▸ **The data**
# # # # # # #

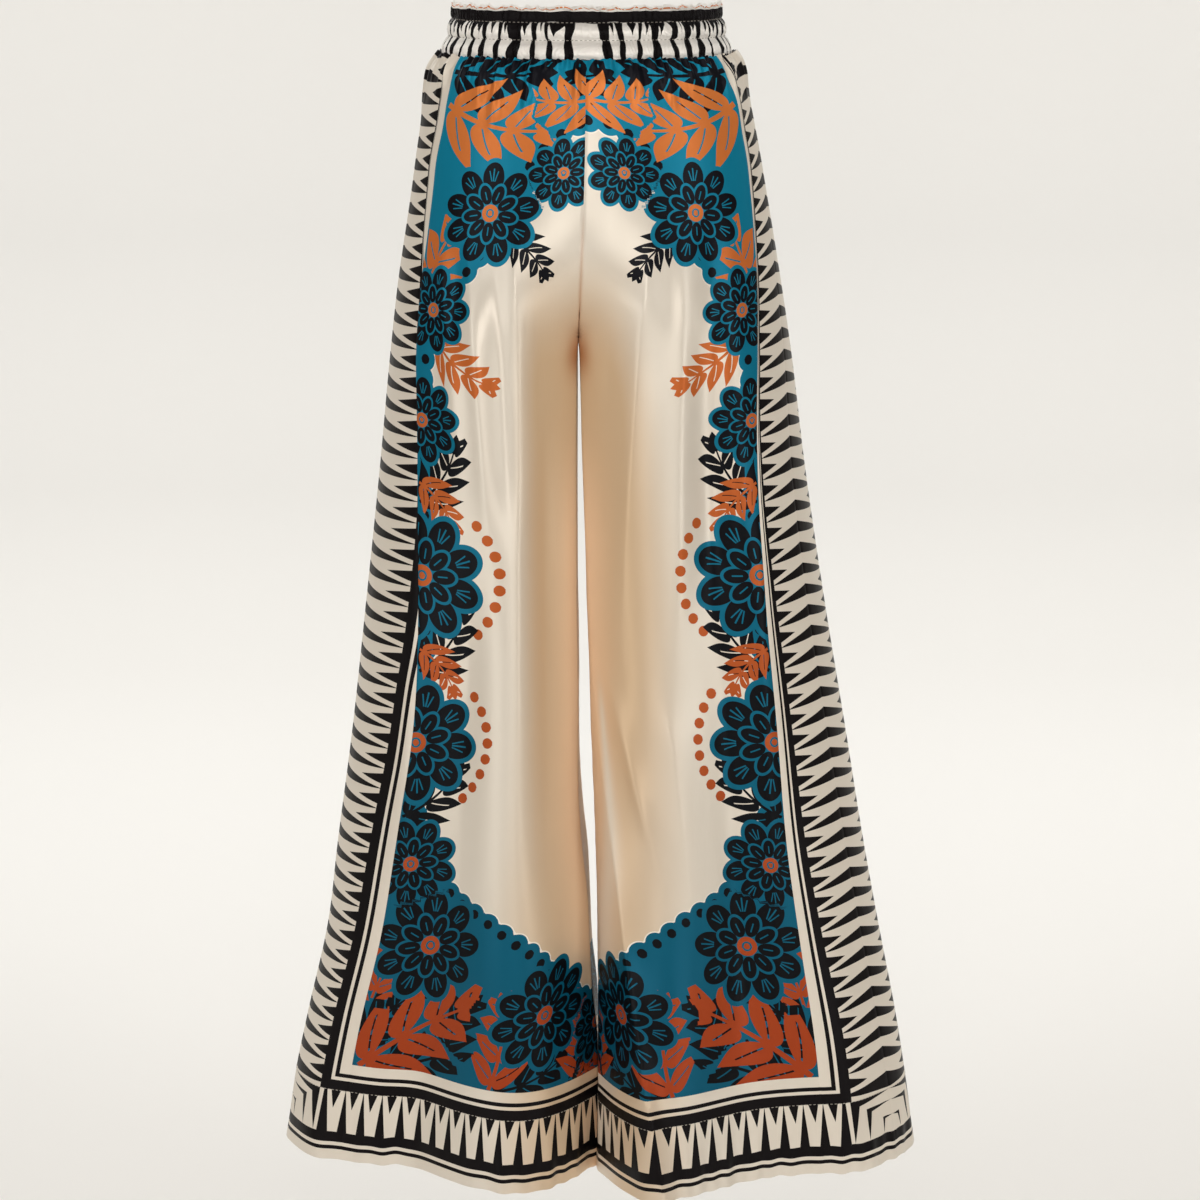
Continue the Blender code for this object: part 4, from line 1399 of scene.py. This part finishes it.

# # # # # # #

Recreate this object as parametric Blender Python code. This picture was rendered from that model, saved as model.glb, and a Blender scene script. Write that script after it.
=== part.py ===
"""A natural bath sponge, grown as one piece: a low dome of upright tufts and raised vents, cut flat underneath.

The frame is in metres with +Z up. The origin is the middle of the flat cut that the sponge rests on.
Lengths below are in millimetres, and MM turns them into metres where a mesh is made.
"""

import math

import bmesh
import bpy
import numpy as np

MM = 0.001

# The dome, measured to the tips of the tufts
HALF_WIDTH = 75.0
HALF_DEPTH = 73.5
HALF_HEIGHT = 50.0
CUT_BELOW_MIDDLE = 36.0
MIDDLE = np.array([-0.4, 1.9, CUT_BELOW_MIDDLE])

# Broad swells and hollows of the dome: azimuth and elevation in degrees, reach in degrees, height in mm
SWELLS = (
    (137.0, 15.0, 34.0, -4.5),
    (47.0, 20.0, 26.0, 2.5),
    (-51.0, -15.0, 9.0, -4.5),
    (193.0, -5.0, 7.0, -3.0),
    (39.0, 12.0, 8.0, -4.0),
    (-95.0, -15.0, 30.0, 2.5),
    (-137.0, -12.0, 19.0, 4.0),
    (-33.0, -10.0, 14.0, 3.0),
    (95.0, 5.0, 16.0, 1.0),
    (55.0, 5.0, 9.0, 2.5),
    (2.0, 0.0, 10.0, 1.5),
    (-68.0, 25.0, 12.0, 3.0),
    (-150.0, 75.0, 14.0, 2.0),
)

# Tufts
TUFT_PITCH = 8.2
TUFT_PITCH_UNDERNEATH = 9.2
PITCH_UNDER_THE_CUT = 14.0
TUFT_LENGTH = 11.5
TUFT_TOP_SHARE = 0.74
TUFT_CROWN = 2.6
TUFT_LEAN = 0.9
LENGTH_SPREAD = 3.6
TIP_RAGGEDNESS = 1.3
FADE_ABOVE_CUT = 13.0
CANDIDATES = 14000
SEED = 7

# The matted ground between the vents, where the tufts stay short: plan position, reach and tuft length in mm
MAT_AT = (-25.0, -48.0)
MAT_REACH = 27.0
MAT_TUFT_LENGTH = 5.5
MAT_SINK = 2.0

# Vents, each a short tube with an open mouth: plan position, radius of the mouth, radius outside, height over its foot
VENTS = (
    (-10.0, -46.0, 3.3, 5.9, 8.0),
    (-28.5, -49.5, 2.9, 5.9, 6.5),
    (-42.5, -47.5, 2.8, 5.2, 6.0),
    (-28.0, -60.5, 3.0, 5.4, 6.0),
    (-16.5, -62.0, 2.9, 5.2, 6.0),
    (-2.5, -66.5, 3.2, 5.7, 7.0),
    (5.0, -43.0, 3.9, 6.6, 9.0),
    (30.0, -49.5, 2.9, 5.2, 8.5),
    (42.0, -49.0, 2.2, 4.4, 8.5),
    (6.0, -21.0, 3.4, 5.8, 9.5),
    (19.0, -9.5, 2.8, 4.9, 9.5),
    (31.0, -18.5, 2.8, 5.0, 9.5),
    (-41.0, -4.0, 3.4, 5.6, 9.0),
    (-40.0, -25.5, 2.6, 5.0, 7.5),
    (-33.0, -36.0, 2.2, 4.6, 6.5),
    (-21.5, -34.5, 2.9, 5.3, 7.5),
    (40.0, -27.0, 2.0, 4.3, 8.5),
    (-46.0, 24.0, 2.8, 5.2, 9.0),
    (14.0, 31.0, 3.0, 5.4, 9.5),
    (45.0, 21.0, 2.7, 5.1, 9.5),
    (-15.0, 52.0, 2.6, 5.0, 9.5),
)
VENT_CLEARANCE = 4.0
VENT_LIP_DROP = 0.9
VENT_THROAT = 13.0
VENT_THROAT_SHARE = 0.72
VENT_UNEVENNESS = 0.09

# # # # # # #

Copy out every line of the listing that includes the string "code".

Continue the Blender code for this object: part 4, from line 1399 of scene.py. This part finishes it.
Recreate this object as parametric Blender Python code. This picture was rendered from that model, saved as model.glb, and a Blender scene script. Write that script after it.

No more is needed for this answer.